-------- DATA SUPPLIED --------

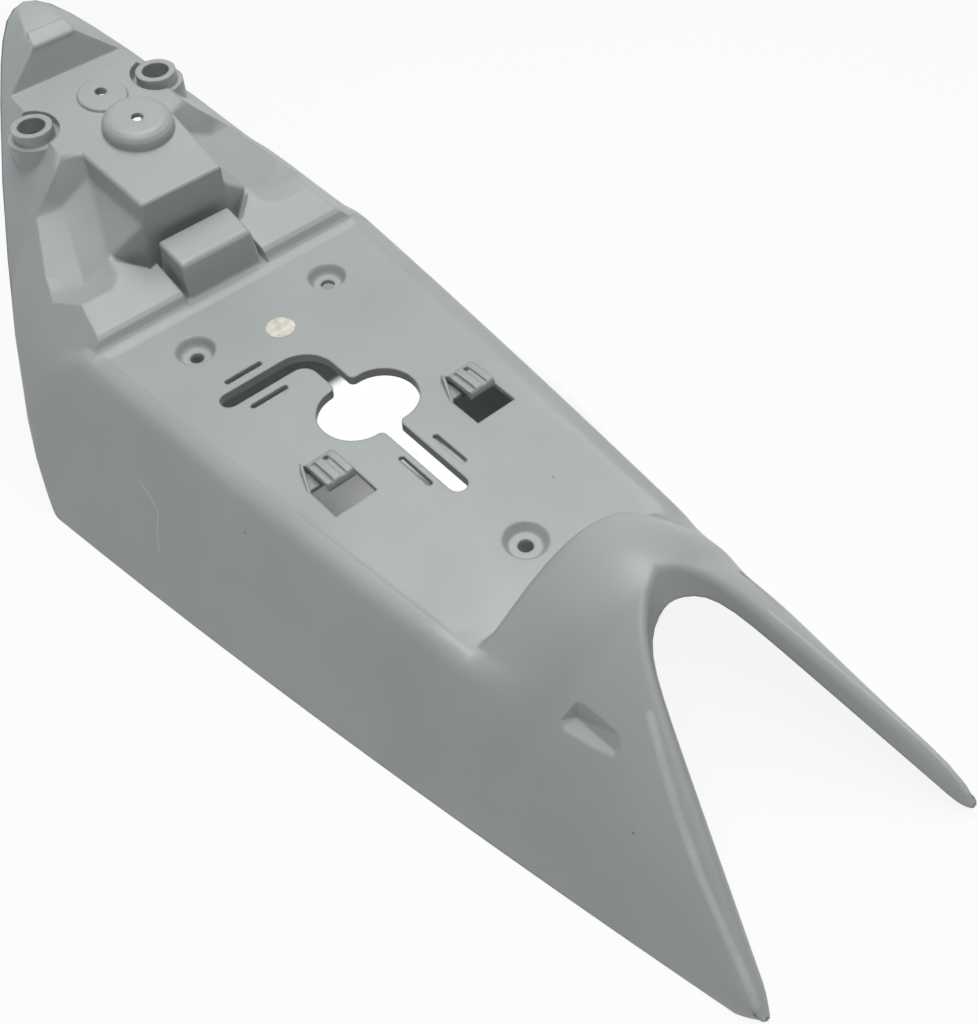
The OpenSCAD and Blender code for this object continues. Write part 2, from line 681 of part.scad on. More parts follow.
// Hook over the rear part of each window: a bent tongue with three ribs, and a wing on its left
hook_w = 14.6;
hook_side = [
    [97, -1], [96, 2], [94, 4.4], [91.6, 5.9], [88, 6.4], [78.6, 6.8], [77.2, 6.2], [76.5, 5],
    [76, 2.2], [78, 2.2], [79.4, 3.4], [90.4, 3], [92.8, 1.6], [93.8, -1]
];
module hook(x) {
    difference() {
        translate([x - hook_w / 2, 0, 0]) rotate([90, 0, 90]) linear_extrude(hook_w) polygon(hook_side);
        translate([x - 4.6, 70, 5.9]) rotate([-2.4, 0, 0]) cube([1.1, 21.6, 4]);
        translate([x + 0.7, 70, 6.2]) rotate([-2.4, 0, 0]) cube([2.7, 21, 4]);
        translate([x - hook_w / 2 - 1, 70, 6.6]) rotate([-2.4, 0, 0]) cube([4.7, 21, 2]);
        translate([x + 0.6, 89.4, 3.9]) cube([2.2, 1.9, 4]);
    }
    translate([x - 6.9, 96.6, 0])
        rotate([90, 0, -112.5])
            linear_extrude(1.4)
                polygon([[0, -1], [15.2, -1], [15.2, 0.2], [4, 3.8], [0, 3.6]]);
}

// Wedge-shaped pocket sunk into each side panel near the notch: its edge on the skin, and the
// two ends of the valley at its bottom
wedge_edge = [
    [51.5, -75.6, 5.4], [45.2, -77.3, 13.9], [44.4, -80.7, 14.8], [44.1, -99.3, 12.7],
    [45.6, -101.3, 10.5], [48.7, -100.5, 6.7], [53.1, -78.2, 3]
];
wedge_valley = [[46.4, -78.8, 5.8], [46.6, -99.4, 7.8]];
wedge_end = [0, 0, 0, 1, 1, 1, 0];
wedge_out = unit(cross(wedge_edge[1] - wedge_edge[5], wedge_edge[3] - wedge_edge[6]));
module wedge(rim, valley) {
    middle = (rim[0] + rim[3]) / 2;
    polyhedron(
        points = concat(rim, valley, [middle]),
        faces = concat(
            [for (k = [0:6]) [(k + 1) % 7, k, 9]],
            [for (k = [0:6]) [k, (k + 1) % 7, 7 + wedge_end[k]]],
            [[8, 7, 3], [7, 8, 6]]
        )
    );
}
module wedge_cut() {
    wedge([for (k = [0:6]) mix(wedge_valley[wedge_end[k]], wedge_edge[k], 1.35)], wedge_valley);
}
module wedge_back() {
    middle = (wedge_edge[0] + wedge_edge[3]) / 2;
    wedge(
        [for (p = wedge_edge) mix(middle, p, 1.16) - wedge_out * 1.1],
        [for (p = wedge_valley) p - wedge_out * wall]
    );
}

module both_sides() {
    children();
    mirror([1, 0, 0]) children();
}

module tail_cowl_body() {
    difference() {
        union() {
            skin();
            tail_shell();
            collars();
            cup(0, 0, front_recess_d, front_recess_depth);
            for (side = [-1, 1])
                cup(side * rear_bolt_half, rear_bolt_back, rear_recess_d, rear_recess_depth);
            openings(rim_wall, -rim_depth, -1);
            both_sides() wedge_back();
        }
        both_sides() wedge_cut();
        at_collars() translate([0, 0, 30]) cylinder(d = collar_bore_d, h = 40);
        openings(0, -rim_depth - 1, 1);
        cup_hollow(0, 0, front_recess_d, front_recess_depth);
        for (side = [-1, 1])
            cup_hollow(side * rear_bolt_half, rear_bolt_back, rear_recess_d, rear_recess_depth);
        for (side = [-1, 1])
            translate([side * window_half - window_w / 2, window_y, -5]) cube([window_w, window_l, 8]);
        for (side = [-1, 1])
            slot_y(side * relief_half, relief_y[0], relief_y[1], relief_w, -rim_depth, 1);
        for (side = [-1, 1])
            slot_x(slot_y0 + side * relief_off, relief_x[0], relief_x[1], relief_w, -rim_depth - wall, 1);
    }
    for (x = hook_xs) hook(x);
}

module place() {
    translate([0, -centre_back, -rest_z(0) * cos(rest_tilt)]) rotate([rest_tilt, 0, 0]) children();
}
module tail_cowl() color("#a9afaf") place() tail_cowl_body();
module label_dot() color("#dedad0") place() translate([0, dot_y, 0]) cylinder(d = dot_d, h = dot_thick);
tail_cowl();
label_dot();
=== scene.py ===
"""Studio picture of a moulded tail cowl: smooth shell, round sticker, pale floor and soft lamps."""

import logging
import math
from dataclasses import dataclass, field
from enum import Enum
from typing import Mapping, Sequence

import bmesh
import bpy
from mathutils import Euler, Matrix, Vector


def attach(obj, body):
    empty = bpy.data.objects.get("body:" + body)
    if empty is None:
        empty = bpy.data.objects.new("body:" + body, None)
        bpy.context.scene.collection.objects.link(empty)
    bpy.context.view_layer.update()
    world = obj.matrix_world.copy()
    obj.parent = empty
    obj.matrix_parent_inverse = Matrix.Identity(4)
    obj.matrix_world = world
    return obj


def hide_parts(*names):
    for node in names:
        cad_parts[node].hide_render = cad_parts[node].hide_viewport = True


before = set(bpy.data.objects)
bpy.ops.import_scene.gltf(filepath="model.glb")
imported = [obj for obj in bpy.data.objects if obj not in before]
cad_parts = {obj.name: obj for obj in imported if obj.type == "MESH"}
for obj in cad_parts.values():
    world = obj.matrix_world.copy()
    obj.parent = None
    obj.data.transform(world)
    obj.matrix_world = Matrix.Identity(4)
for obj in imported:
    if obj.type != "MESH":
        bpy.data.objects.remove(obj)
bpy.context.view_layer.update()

log = logging.getLogger("tail_cowl_scene")

MM = 0.001
Place = tuple[float, float, float]
Span = tuple[float, float]
Colour = tuple[float, float, float, float]
Socket = bpy.types.NodeSocket
Tree = bpy.types.NodeTree

# The deck is flat in a frame of its own, tipped by DECK_TILT and moved by DECK_BACK and DECK_LIFT
DECK_TILT = math.atan(0.1019)
DECK_BACK = 91.0 * MM
DECK_LIFT = 63.643 * MM

# Blender numbers the sockets of a colour mix instead of giving each a name of its own
MIX_SHARE, MIX_FIRST, MIX_SECOND, MIX_RESULT = 0, 6, 7, 2

# Most of a noise lies between these two values, so each blend runs from the first to the second
NOISE_LOW, NOISE_HIGH = 0.3, 0.7

# A mark is full inside the first of these shares of its radius, and gone beyond the second
SPOT_FADE: Span = (0.6, 1.6)
LINE_FADE: Span = (0.5, 1.5)

WHITE: Colour = (1.0, 1.0, 1.0, 1.0)
ANYWHERE: Span = (-math.inf, math.inf)


def on_deck(point: Vector) -> Vector:
    """Give a point's place over the flat deck: across, towards the tail and up from the deck.

    Args:
        point: the point in the shared frame.

    Returns:
        The same point measured from the front bolt hole, along the deck.
    """
    back, rise = point.y + DECK_BACK, point.z - DECK_LIFT
    along = back * math.cos(DECK_TILT) + rise * math.sin(DECK_TILT)
    up = rise * math.cos(DECK_TILT) - back * math.sin(DECK_TILT)
    return Vector((point.x, along, up))


def off_deck(across: float, along: float, up: float) -> Vector:
    """Turn a place over the flat deck into a point of the shared frame.

    Args:
        across: distance to the right of the middle line.
        along: distance behind the front bolt hole.
        up: height over the deck.

    Returns:
        The point.
    """
    back = along * math.cos(DECK_TILT) - up * math.sin(DECK_TILT)
    rise = along * math.sin(DECK_TILT) + up * math.cos(DECK_TILT)
    return Vector((across, back - DECK_BACK, rise + DECK_LIFT))


def srgb(code: str) -> Colour:
    """Turn an sRGB hex colour into the linear values that shaders take.

    Args:
        code: six hexadecimal digits, with or without a leading #.

    Returns:
        Linear red, green and blue, and an alpha of 1.
    """
    digits = code.lstrip("#")
    parts = [int(digits[k:k + 2], 16) / 255 for k in (0, 2, 4)]
    linear = [p / 12.92 if p <= 0.04045 else ((p + 0.055) / 1.055) ** 2.4 for p in parts]
    return (linear[0], linear[1], linear[2], 1.0)


class Lamp(Enum):
    """The soft boxes of the studio."""

    OVERHEAD = "overhead_softbox"
    HIGH_BACK = "high_back_softbox"
    HIGH_FRONT = "high_front_softbox"
    RIGHT = "right_softbox"


@dataclass(frozen=True)
class Pattern:
    """A random pattern of real size, of which a noise texture takes its values.

    Attributes:
        pitch: distance between its features.
        detail: number of finer layers.
        rough: how strong the finer layers are.
    """

    pitch: float
    detail: float
    rough: float = 0.5

    def sockets(self, place: Socket) -> dict[int | str, object]:
        """Give the pattern's values for a noise texture.

        Args:
            place: where the shaded point is.

        Returns:
            The values by socket name.
        """
        return {
            "Vector": place,
            "Scale": 1.0 / self.pitch,
            "Detail": self.detail,
            "Roughness": self.rough,
        }


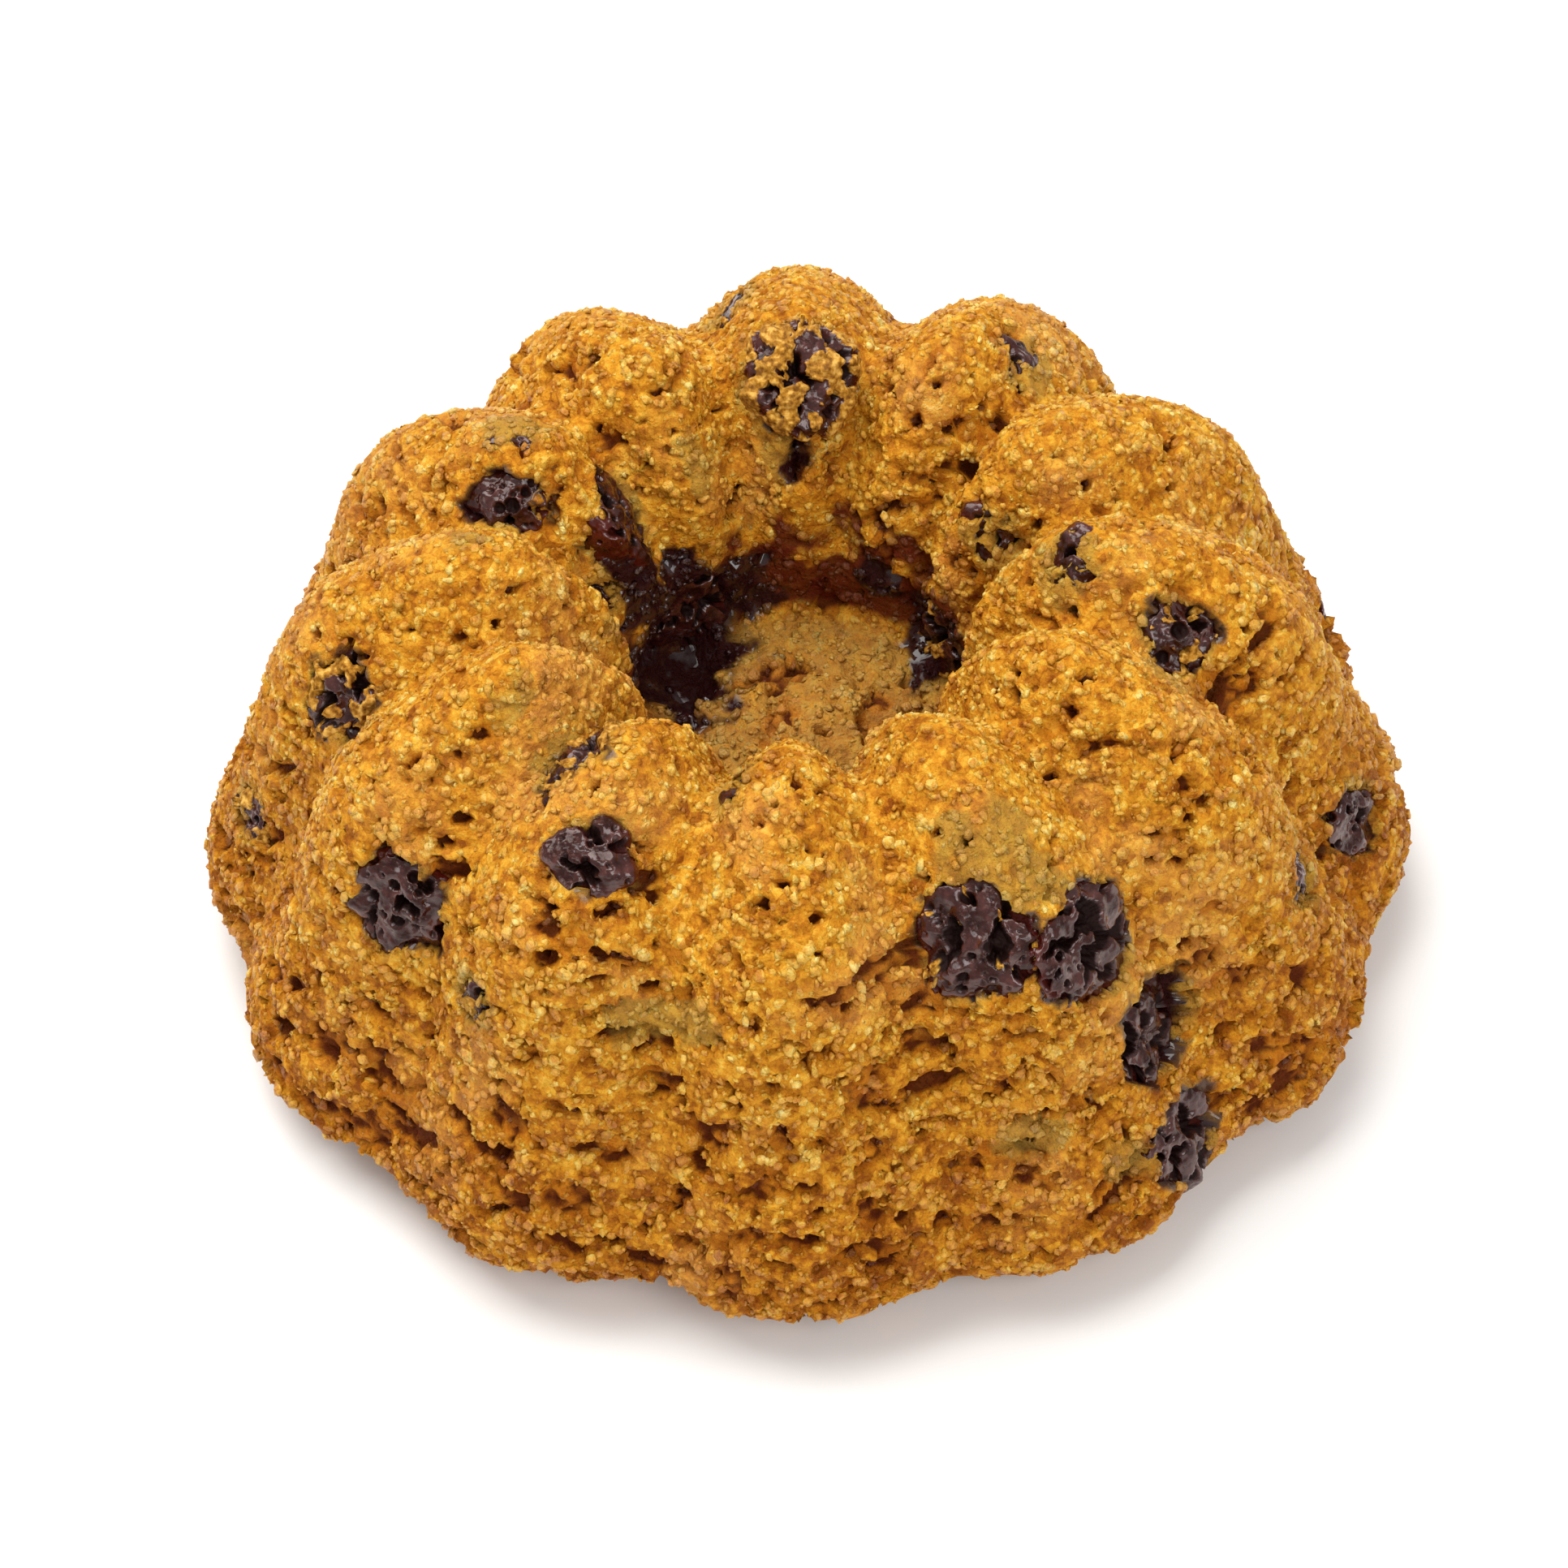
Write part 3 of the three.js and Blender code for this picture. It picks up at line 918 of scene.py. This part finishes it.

--------

* **WORK TO COMPLETE**:
Output only the lines from the one containing "translate([0, -centre_back, -rest_z(0)" through the one containing "bpy.context.scene.collection.objects.link(empty)", inclusive, exactly as written.

* **SOLUTION**:
    translate([0, -centre_back, -rest_z(0) * cos(rest_tilt)]) rotate([rest_tilt, 0, 0]) children();
}
module tail_cowl() color("#a9afaf") place() tail_cowl_body();
module label_dot() color("#dedad0") place() translate([0, dot_y, 0]) cylinder(d = dot_d, h = dot_thick);
tail_cowl();
label_dot();
=== scene.py ===
"""Studio picture of a moulded tail cowl: smooth shell, round sticker, pale floor and soft lamps."""

import logging
import math
from dataclasses import dataclass, field
from enum import Enum
from typing import Mapping, Sequence

import bmesh
import bpy
from mathutils import Euler, Matrix, Vector


def attach(obj, body):
    empty = bpy.data.objects.get("body:" + body)
    if empty is None:
        empty = bpy.data.objects.new("body:" + body, None)
        bpy.context.scene.collection.objects.link(empty)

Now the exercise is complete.